Wer sich ausgewogen und fleischreduziert ernährt, erspart dem Weltklima daher laut Greenpeace rund 400 Kilogramm CO2 im Jahr. Wirkungsvoll CO2 sparen lässt sich laut der Umweltorganisation auch mit Biolebensmitteln, da beim Anbau nur etwa die Hälfte der Energiemenge benötigt werde, die konventionelle Landwirtschaft braucht.

Zudem werde hierbei auf Pestizide, Kunstdünger und lange Transportwege verzichtet. 100 Gramm Spargel aus Chile verursachten allein durch den Transport 1,7 Kilogramm CO2-Ausstoß. Aus der eigenen Region zur Spargelzeit seien es nur 60 Gramm. Auch Prettenthaler rät zu saisonalem und regionalem Gemüse – wobei insgesamt gilt: „Wenn es nicht gerade Tiefkühlgemüse ist, kann man hier nicht viel falsch machen“, so der langjährige Vegetarier.

Konsum: Weniger kaufen

Unterschätzt werden bei der Klimaverschlechterung laut Prettenthaler vor allem die indirekten Emissionen der ansonsten „unschuldig“ wirkenden Konsumgüter wie etwa Textilien. „Hier importieren wir Unmengen an Treibhausgasen, ohne diese Emissionen im Blick zu haben“, sagt Prettenthaler. Das zeige sich bei der konsumbasierten Berechnung der Treibhausgasemissionen von Österreich. Hier müsse man sich nicht die Frage stellen, wie viel CO2 durch die in Österreich produzierten, sondern durch die hier konsumierten Güter und Dienstleistungen verursacht wird.

Dabei zeige sich, dass ganze 41 Prozent der persönlich verursachten CO2-Emissionen aus dem Kauf der verschiedensten Produkte stammen, die sich jenseits von denen befinden, die sonst im Rampenlicht stehen – wie Heizung, Mobilität, Strom und Lebensmittel.

„Klimakatastrophe statt Klimawandel“

Da ein bewusster Umgang mit Ressourcen den ökologischen Fußabdruck verkleinert, gilt es, gerade bei Neuanschaffungen auf qualitativ hochwertige Produkte zu setzen und seinen Konsum prinzipiell zu überdenken – wie auch den Begriff des Klimawandels an sich, so Expertinnen und Experten.

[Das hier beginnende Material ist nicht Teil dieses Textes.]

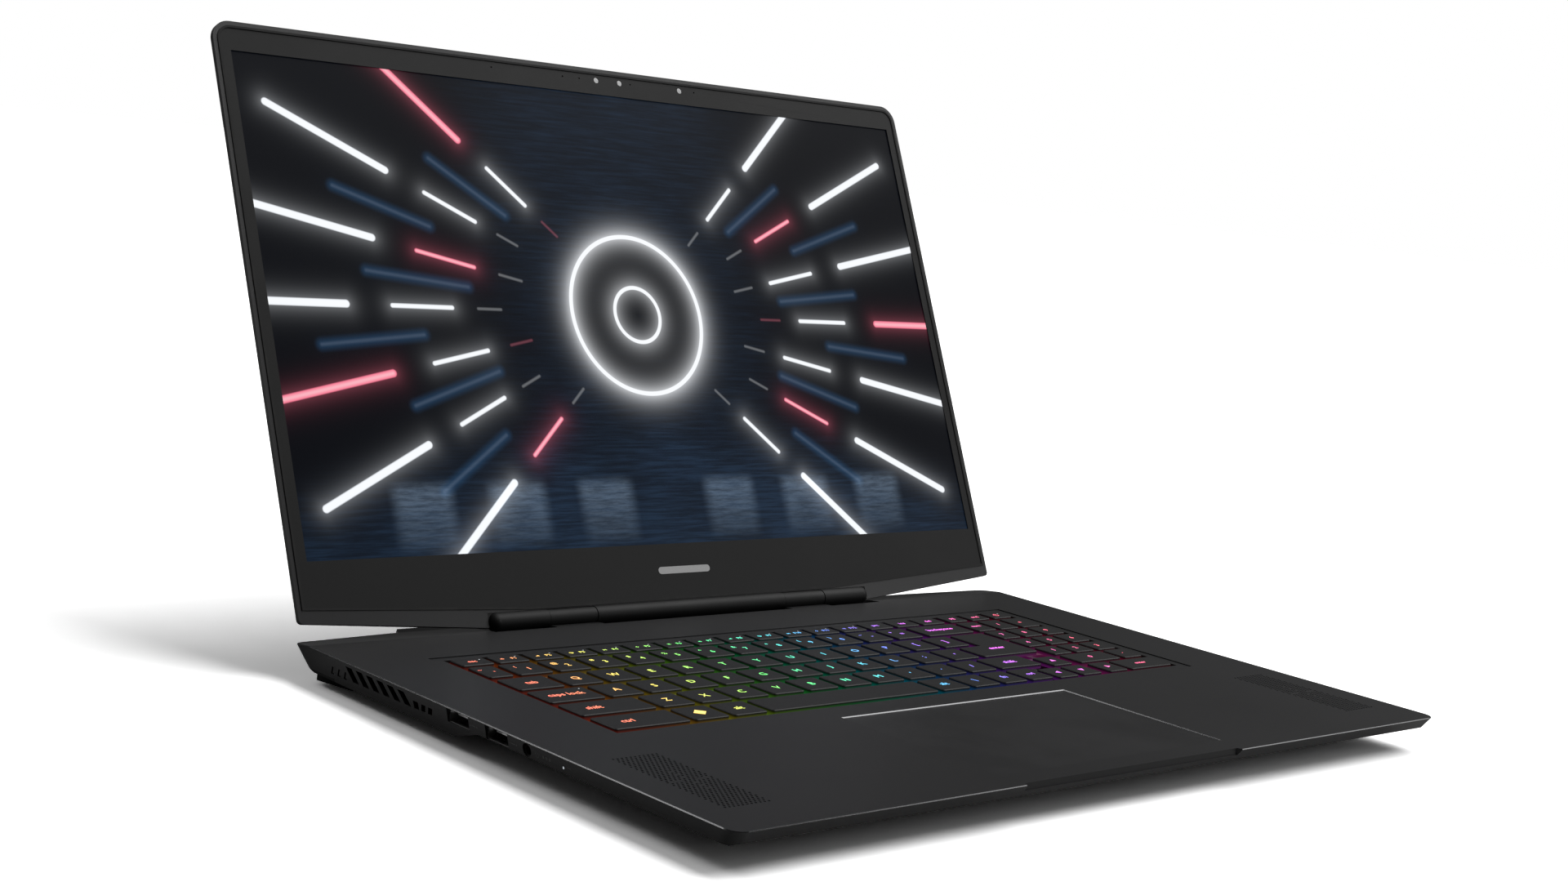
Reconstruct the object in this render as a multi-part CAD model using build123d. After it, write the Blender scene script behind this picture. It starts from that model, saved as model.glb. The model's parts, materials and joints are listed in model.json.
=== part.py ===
from build123d import *
import math
import os

os.makedirs("parts", exist_ok=True)

# A 17.3 inch laptop computer, open for use. Millimetres, +Z up, +Y away from the user.
# The origin lies on the table, below the middle of the open laptop's own box.

# --- Base ---
WIDTH = 397.6                # widest line of the base, just below the deck
DEPTH = 283.5                # front edge to the rear exhaust block
DECK_Z = 15.3                # typing deck above the table
FOOT_HEIGHT = 3.1            # bottom plane above the table
EDGE_DROP = 0.4              # polished chamfer round the deck
SIDE_LEAN = 15               # lean of the side walls, inward going down, degrees
FRONT_LEAN = 34
REAR_LEAN = 41
FACET_LEAN = 75              # lean of the bevels under the walls
SHELL = 1.5                  # thickness of the casing's skins
FRONT_CORNER_R = 6.0
REAR_CORNER_R = 5.0
MAIN_DEPTH = 270.0           # front edge to the rear edge of the deck, beside the block
SHOULDER_DEPTH = 263.4       # the same at the outer sides
BLOCK_HALF = 150.0           # half width of the rear exhaust block
SLOPE_START = 250.0          # the deck falls gently behind this line
SLOPE_DROP = 2.6             # by this much at the rear edge
TROUGH_START = 249.0         # the hinge trough behind the deck
TROUGH_FLOOR_START = 255.0
TROUGH_DEPTH = 4.5
TROUGH_HALF = 112.0
BOSS_END = 262.0             # the deck runs on under the knuckles up to this line
SEAM = ((-20, -5.9), (139, -5.9), (150, -7.1), (199, -8.1), (250, -9.0))  # between the casings
FRONT_WALL = 5.0             # height of the front wall
SIDE_WALL = 5.7              # height of the side walls in their front half
REAR_WALL = 10.5             # height of the side walls in their rear half
BACK_WALL = 8.6              # height of the wall across the rear
FACET_TOP_END = 120.2        # slanted end of the front half's bevel, at deck height
FACET_LOW_END = 183.9        # and 20 mm lower
REACH = 600.0                # longer than anything, for cutting tools

# --- Keyboard ---
KEY_PITCH = 18.75
KEY_WIDTH = 16.1
KEY_HEIGHT = 2.0
KEY_CORNER = 1.1
KEY_EDGE = 0.3
KEY_TOP = 0.1                # cap tops stand this far above the deck
KEY_LEFT = -158.7
KEY_RIGHT = 157.0
MAIN_RIGHT = 111.0           # right edge of the main block of keys
WELL = (-160.4, 107.0, 158.7, 215.2)
RECESS = (-165.0, 102.4, 163.5, 219.0)
RECESS_DEPTH = 0.4
F_ROW = (204.4, 213.7)
NUMBER_ROW = (186.2, 201.6)
TOP_ROW = (166.9, 182.6)
HOME_ROW = (147.9, 163.6)
LOW_ROW = (129.1, 144.6)
SPACE_ROW = (109.9, 125.5)
ARROW_LOW = (108.6, 122.3)
ARROW_UP = (125.3, 138.3)
PAD_COLUMNS = ((114.2, 126.4), (129.0, 141.8), (144.4, KEY_RIGHT))
PAD_ROWS = ((171.2, 184.0), (155.8, 168.4), (140.6, 153.0))

# --- Touchpad and speakers ---
PAD = (-63.6, 12.9, 63.6, 92.3)
PAD_THICKNESS = 1.2
PAD_GAP = 0.3
PAD_DROP = 0.3               # the touchpad lies this far below the deck
PAD_CHAMFER = 0.35           # bright edge round its opening
GRILLE_X = (164.0, 184.8)
GRILLE_Y = (21.5, 80.5)
GRILLE_THICKNESS = 0.6

# --- Lid, in its own axes: x, u up the lid from the hinge axis, w out of the screen ---
OPEN_ANGLE = 114.7           # from closed
AXIS_DEPTH = 257.5
AXIS_Z = DECK_Z + 1.7
LID_HALF = 198.4
LID_TOP = 257.2
LID_CORNER_R = 8.5
LID_FOOT_U = 5.1             # lower edge of the lid at its corners
LID_DIP_U = -2.2             # lower edge beside the hinges
DIP_HALF = 110.0
NOTCH_U = 4.0                # lid edge above the hinge barrels
FACE_W = 0.84
RIM_W = -1.2                 # the rim is this deep, then the back slopes in
BACK_W = -3.8
BACK_SLOPE = 7.0
GASKET_INSET = 2.0
BEZEL_INSET = 3.0
GASKET_FOOT_U = 8.3          # lower edge of the gasket ring before its inset, at the corners
GASKET_DIP_U = 2.3           # and in the middle
GASKET_DIP_HALF = 88.0
PANEL_FACE_W = 0.3
SCREEN = (-191.0, 29.5, 191.0, 244.3)
BARREL_R = 4.0
CENTER_HALF = 54.7
KNUCKLE_X = (55.0, 80.0)
CAP_X = (80.3, 109.9)
SHAFT_R = 1.6
SHAFT_CLEARANCE = 0.05
LENS_U = 251.4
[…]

Dieser würde etwa laut der Linguistin Elisabeth Wehling nicht die wahre Bedrohung transportieren, die er darstelle. Da ein Wandel immer auch etwas Positives sein könne, verharmlose der Begriff die eigentliche Gefahr. Sie schlägt daher vor, stattdessen von Klimakrise, -katastrophe oder -verschlechterung zu sprechen. Denn wie wir sprechen, beeinflusse unser Denken – und nicht zuletzt auch unser Handeln.